With Saint Patrick’s Day just around the corner, McSorley’s Old Ale House–located in the East Village on East 7th Street by Cooper Square–is readying to welcome a crowd of beer-loving New Yorkers and out-of-towners alike. What sets this watering hole apart, aside from its limited “dark or light” menu, is that it’s the oldest bar in the city, a distinction proven after extensive research by the bar’s official historian Bill Wander. We recently paid the Irish tavern a visit to capture its historic details such as the original wooden bar and pot-bellied stove; iconic tchotchkes adorning the walls, which run the gamut from shackles worn by a prisoner of war from the Civil War to a horseshoe that legend says came from one of the horses that pulled Abraham Lincoln’s hearse; and the fun-loving crowd that can be seen there on a typical day. We also chatted with Teresa Maher, the very first woman to work behind the bar in 1994.
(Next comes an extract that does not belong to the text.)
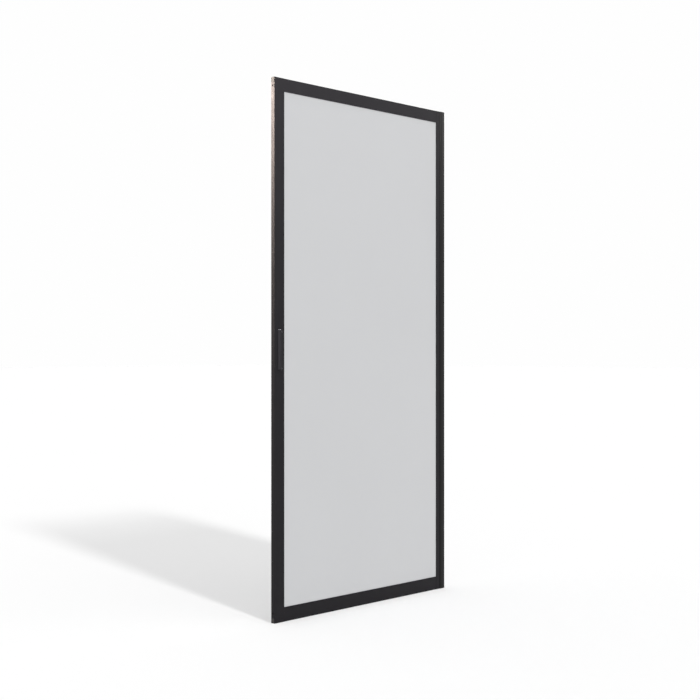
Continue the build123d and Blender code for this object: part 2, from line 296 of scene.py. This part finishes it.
def rubber(name, colour):
    """Matte black rubber with a bloom of dust and a fine skin."""
    material, nodes, links, shader = new_material(name)
    specks = noise(nodes, links, scale=60.0, detail=5.0)
    dust = remap(nodes, links, specks, 0.0, RUBBER_DUST_COVER, from_low=0.45, from_high=0.75)
    dusty = tuple(channel + RUBBER_DUST for channel in colour)
    links.new(blend_colours(nodes, links, dust, colour, dusty), shader.inputs["Base Color"])
    rough = remap(nodes, links, dust, *RUBBER_ROUGHNESS, from_low=0.0, from_high=RUBBER_DUST_COVER)
    links.new(rough, shader.inputs["Roughness"])
    skin = noise(nodes, links, scale=1500.0, detail=2.0)
    links.new(bump(nodes, links, skin, distance=0.04 * MM, strength=0.5), shader.inputs["Normal"])
    shader.inputs["Specular IOR Level"].default_value = RUBBER_SPECULAR
    return material


def moulded_plastic():
    """Black moulded plastic of the end caps, spark-eroded texture, polished along the edges."""
    material, nodes, links, shader = new_material("cap_plastic")
    soft_normal, edges = edge_mask(nodes, links, PLASTIC_EDGE_RADIUS)
    clouds = remap(nodes, links, noise(nodes, links, scale=30.0), 0.0, 1.0)
    base = blend_colours(nodes, links, clouds, *PLASTIC_BLACKS)
    links.new(blend_colours(nodes, links, edges, base, PLASTIC_EDGE_COLOUR), shader.inputs["Base Color"])
    erosion = noise(nodes, links, scale=2200.0, detail=3.0)
    links.new(remap(nodes, links, erosion, *PLASTIC_ROUGHNESS), shader.inputs["Roughness"])
    normal = bump(nodes, links, erosion, distance=0.03 * MM, strength=0.5, normal=soft_normal)
    links.new(normal, shader.inputs["Normal"])
    shader.inputs["Specular IOR Level"].default_value = PLASTIC_SPECULAR
    return material


def screw_steel():
    """Blackened steel of the screws, with bright rubbed edges."""
    material, nodes, links, shader = new_material("screw_steel")
    soft_normal, edges = edge_mask(nodes, links, METAL_EDGE_RADIUS)
    clouds = remap(nodes, links, noise(nodes, links, scale=300.0), 0.0, 1.0)
    base = blend_colours(nodes, links, clouds, *STEEL_GREYS)
    links.new(blend_colours(nodes, links, edges, base, STEEL_EDGE_COLOUR), shader.inputs["Base Color"])
    rough = remap(nodes, links, clouds, *STEEL_ROUGHNESS, from_low=0.0, from_high=1.0)
    links.new(rough, shader.inputs["Roughness"])
    links.new(soft_normal, shader.inputs["Normal"])
    shader.inputs["Metallic"].default_value = 1.0
    return material


def dress_nodes():
    """Give every CAD node the finish of its slot in the record."""
    finishes = {"satin_glass": satin_glass(), "cap_plastic": moulded_plastic()}
    for name, (colour, sheen, roughness) in COATS.items():
        finishes[name] = powder_coat(name, colour, sheen, roughness)
    for name, colour in RUBBERS.items():
        finishes[name] = rubber(name, colour)
    for part in frame["record"]["subparts"]:
        materials = NODES[part["node"]].data.materials
        materials.clear()
        materials.append(finishes[part["material_slot"]])


def mesh_object(name, mesh, material):
    """Turn a bmesh into an object with one material, and free the bmesh."""
    data = bpy.data.meshes.new(name)
    mesh.to_mesh(data)
    mesh.free()
    data.materials.append(material)
    made = bpy.data.objects.new(name, data)
    bpy.context.scene.collection.objects.link(made)
    return made


def circle(radius):
    """Outline of a circle: its radius at each angle."""
    return lambda angle: radius


def hexagon(radius):
    """Outline of a hexagon with this radius at its corners: its radius at each angle."""
    def outline(angle):
        from_side = (angle + math.pi / 6) % (math.pi / 3) - math.pi / 6
        return radius * math.cos(math.pi / 6) / math.cos(from_side)
    return outline


def add_ring(mesh, place, outline, height):
    """Closed ring of points round a screw's axis."""
    ring = []
    for index in range(SCREW_SIDES):
        angle = 2 * math.pi * index / SCREW_SIDES
        radius = outline(angle)
        point = Vector((radius * math.cos(angle), radius * math.sin(angle), height))
        ring.append(mesh.verts.new(place @ point))
    return ring


def add_screw(mesh, place, profile, socket):
    """Turned screw from a profile of (radius, height), with a hexagon socket in its head."""
    socket_radius, socket_depth = socket
    top = profile[-1][1]
    outlines = [(circle(radius), height) for radius, height in profile]
    outlines += [(hexagon(socket_radius), height) for height in (top, top - socket_depth)]
    rings = [add_ring(mesh, place, outline, height) for outline, height in outlines]
    for lower, upper in zip(rings, rings[1:]):
        for index in range(SCREW_SIDES):
            after = (index + 1) % SCREW_SIDES
            mesh.faces.new((lower[index], lower[after], upper[after], upper[index]))
    mesh.faces.new(list(reversed(rings[0])))
    mesh.faces.new(rings[-1])


def add_screws(name, material, profile, socket, places):
    """One piece that rides on the panel, with the same screw at each place."""
    mesh = bmesh.new()
    for place in places:
        add_screw(mesh, place, profile, socket)
    bmesh.ops.recalc_face_normals(mesh, faces=mesh.faces)
    piece = mesh_object(name, mesh, material)
    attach(piece, BODY)


def facing(direction, origin):
    """Placement that turns a screw's axis from +Z to a direction and moves its seat to a point."""
    turn = Vector(direction).to_track_quat("Z", "Y").to_matrix().to_4x4()
    return Matrix.Translation(origin) @ turn


def pan_head(head, height, shank, reach):
    """Profile of a pan-head screw, from the tip of its shank to the top of its head."""
    return (
        (shank * 0.3, -reach),
        (shank * 0.5, -reach + shank * 0.6),
        (shank * 0.5, 0.0),
        (head * 0.5, 0.0),
        (head * 0.5, height * 0.35),
        (head * 0.47, height * 0.7),
        (head * 0.38, height),
    )


def countersunk_head(head):
    """Profile of a countersunk screw, from the tip of its shank to its flush top."""
    return (
        (1.0 * MM, -9.0 * MM),
        (1.7 * MM, -7.5 * MM),
        (1.7 * MM, -1.5 * MM),
        (head * 0.5, -0.15 * MM),
        (head * 0.5 * 0.97, 0.0),
    )


def corner_screws(material):
    """Screws that hold the rails, seated on the inner webs inside both stiles."""
    profile = pan_head(
        CORNER_SCREW_HEAD, CORNER_SCREW_HEAD_HEIGHT, CORNER_SCREW_SHANK, CORNER_SCREW_REACH)
    seats = ((STILE_HIGH.x - REBATE_AND_WEB, -1.0), (RIGHT_STILE_LOW.x + REBATE_AND_WEB, 1.0))
    heights = [PANEL_HIGH.z - distance for distance in CORNER_SCREWS_FROM_TOP]
    heights += [PANEL_LOW.z + distance for distance in CORNER_SCREWS_FROM_BOTTOM]
    places = [facing((outward, 0.0, 0.0), (x, 0.0, height)) for height in heights for x, outward in seats]
    add_screws("corner_screws", material, profile, CORNER_SCREW_SOCKET, places)


def pull_screws(material):
    """Countersunk screws of the finger pull, flush with its flange."""
    profile = countersunk_head(PULL_SCREW_HEAD)
    x = PULL_HIGH.x - PULL_SCREW_FROM_SIDE
    y = STILE_LOW.y - PULL_FLANGE
    heights = (PULL_LOW.z + PULL_SCREW_FROM_END, PULL_HIGH.z - PULL_SCREW_FROM_END)
    places = [facing((0.0, -1.0, 0.0), (x, y, height)) for height in heights]
    add_screws("pull_screws", material, profile, PULL_SCREW_SOCKET, places)


def channel_screws(material):
    """Pan-head screws through the channel's back flange into the right stile."""
    profile = pan_head(
        CHANNEL_SCREW_HEAD, CHANNEL_SCREW_HEAD_HEIGHT, CHANNEL_SCREW_SHANK, CHANNEL_SCREW_REACH)
    x = (CHANNEL_LOW.x + CHANNEL_HIGH.x) / 2
    y = CHANNEL_HIGH.y - CHANNEL_SCREW_SINK
    places = [facing((0.0, 1.0, 0.0), (x, y, height)) for height in CHANNEL_SCREW_HEIGHTS]
    add_screws("channel_screws", material, profile, CHANNEL_SCREW_SOCKET, places)


def seen_through(nodes, links):
    """1 for camera, glossy and transmission rays, 0 for the rays that light the object."""
    path = nodes.new("ShaderNodeLightPath")
    seen = path.outputs["Is Camera Ray"]
    for ray in ("Is Glossy Ray", "Is Transmission Ray"):
        seen = calculate(nodes, links, "MAXIMUM", seen, path.outputs[ray])
    return seen


def floor_paint():
    """Matte white, with a glow that only shows where the floor is seen."""
    material, nodes, links, shader = new_material("studio_floor")
    lightest = FLOOR_ALBEDO + FLOOR_UNEVENNESS
    darkest = FLOOR_ALBEDO - FLOOR_UNEVENNESS
    shade = remap(nodes, links, noise(nodes, links, scale=0.8), darkest, lightest)
    grey = nodes.new("ShaderNodeCombineColor")
    for channel in ("Red", "Green", "Blue"):
        links.new(shade, grey.inputs[channel])
    links.new(grey.outputs["Color"], shader.inputs["Base Color"])
    glow = calculate(nodes, links, "MULTIPLY", seen_through(nodes, links), FLOOR_GLOW)
    links.new(glow, shader.inputs["Emission Strength"])
    shader.inputs["Emission Color"].default_value = WHITE
    shader.inputs["Roughness"].default_value = 1.0
    shader.inputs["Specular IOR Level"].default_value = 0.0
    return material


def make_floor():
    """White floor that keeps the panel's shadow and runs into the white background."""
    mesh = bmesh.new()
    for x, y in ((-1, -1), (1, -1), (1, 1), (-1, 1)):
        mesh.verts.new((x * FLOOR_REACH, y * FLOOR_REACH, FLOOR_Z))
    mesh.faces.new(mesh.verts)
    floor = mesh_object("studio_floor", mesh, floor_paint())


def make_world():
    """White surroundings: full white where they are seen, plainer where they light the object."""
    world = bpy.data.worlds.new("studio")
    bpy.context.scene.world = world
    world.use_nodes = True
    nodes, links = world.node_tree.nodes, world.node_tree.links
    background = nodes["Background"]
    background.inputs["Color"].default_value = WHITE
    seen = seen_through(nodes, links)
    strength = remap(nodes, links, seen, SKY_STRENGTH, BACKGROUND, from_low=0.0, from_high=1.0)
    links.new(strength, background.inputs["Strength"])


def add_aimed(name, data, place, direction):
    """Object that holds a lamp or the camera at a place and looks along a direction."""
    holder = bpy.data.objects.new(name, data)
    holder.location = place
    holder.rotation_mode = "QUATERNION"
    holder.rotation_quaternion = direction.to_track_quat("-Z", "Y")
    bpy.context.scene.collection.objects.link(holder)
    return holder


def add_key():
    """Tall narrow key light from the front, slightly left.

    The shadow behind the panel gets a crisp side edge and a soft far edge.
    """
    for index, (travel, share) in enumerate(KEY_COLUMN):
        name = "key_" + str(index)
        lamp = bpy.data.lights.new(name, "SUN")
        lamp.energy = KEY_STRENGTH * share
        lamp.angle = math.radians(KEY_DEGREES)
        add_aimed(name, lamp, (0.0, 0.0, 0.0), Vector((KEY_SIDEWAYS * travel, travel, -1.0)))


def add_soft_box(name, target, offset, size, radiance, colour):
    """Soft box that is only seen in glossy surfaces, so it lights nothing else."""
    width, height = size
    lamp = bpy.data.lights.new(name, "AREA")
    lamp.shape = "RECTANGLE"
    lamp.size = width
    lamp.size_y = height
    lamp.energy = radiance * math.pi * width * height
    lamp.color = colour
    place = target + Vector(offset)
    holder = add_aimed(name, lamp, place, target - place)
    holder.visible_diffuse = False
    holder.visible_transmission = False
    holder.visible_camera = False


def make_lamps():
    """Key light, and the soft boxes that the semi-gloss frame mirrors."""
    add_key()
    for soft_box in SOFT_BOXES:
        add_soft_box(*soft_box)


def make_camera():
    """Level camera at mid-height, to the front left."""
    camera_data = bpy.data.cameras.new("camera")
    camera_data.sensor_width = SENSOR_WIDTH
    camera_data.lens = SENSOR_WIDTH * FOCAL_PIXELS / FRAME_PIXELS
    mid_height = (PANEL_LOW.z + PANEL_HIGH.z) / 2
    place = (STILE_LOW.x - CAMERA_LEFT, STILE_LOW.y - CAMERA_FRONT, mid_height + CAMERA_RISE)
    bpy.context.scene.camera = add_aimed("camera", camera_data, place, LOOK_ALONG)


dress_nodes()
steel = screw_steel()
corner_screws(steel)
pull_screws(steel)
channel_screws(steel)
make_floor()
make_world()
make_lamps()
make_camera()
bpy.context.scene.view_settings.view_transform = "Standard"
Originally, McSorley’s was an all-male establishment known by its slogan, “good ale, raw onions, and no ladies.” Female customers were admitted to most bars by about 1960, but McSorley’s was the last bar in New York City to admit only men. Despite pressure from the women’s movement, it fought to maintain its exclusivity, which was a common practice established long before Prohibition. The women presented their case with a lawsuit in 1970, Seidenberg vs. McSorley, that ultimately resulted in “McSorley’s law,” prohibiting sex discrimination in bars, hotels, restaurants, airplanes, golf clubs, and other public accommodations. Because the law stated that establishments only needed to provide “sanitary facilities” for their employees, McSorley’s only had one bathroom until 1986, when a women’s restroom was finally installed.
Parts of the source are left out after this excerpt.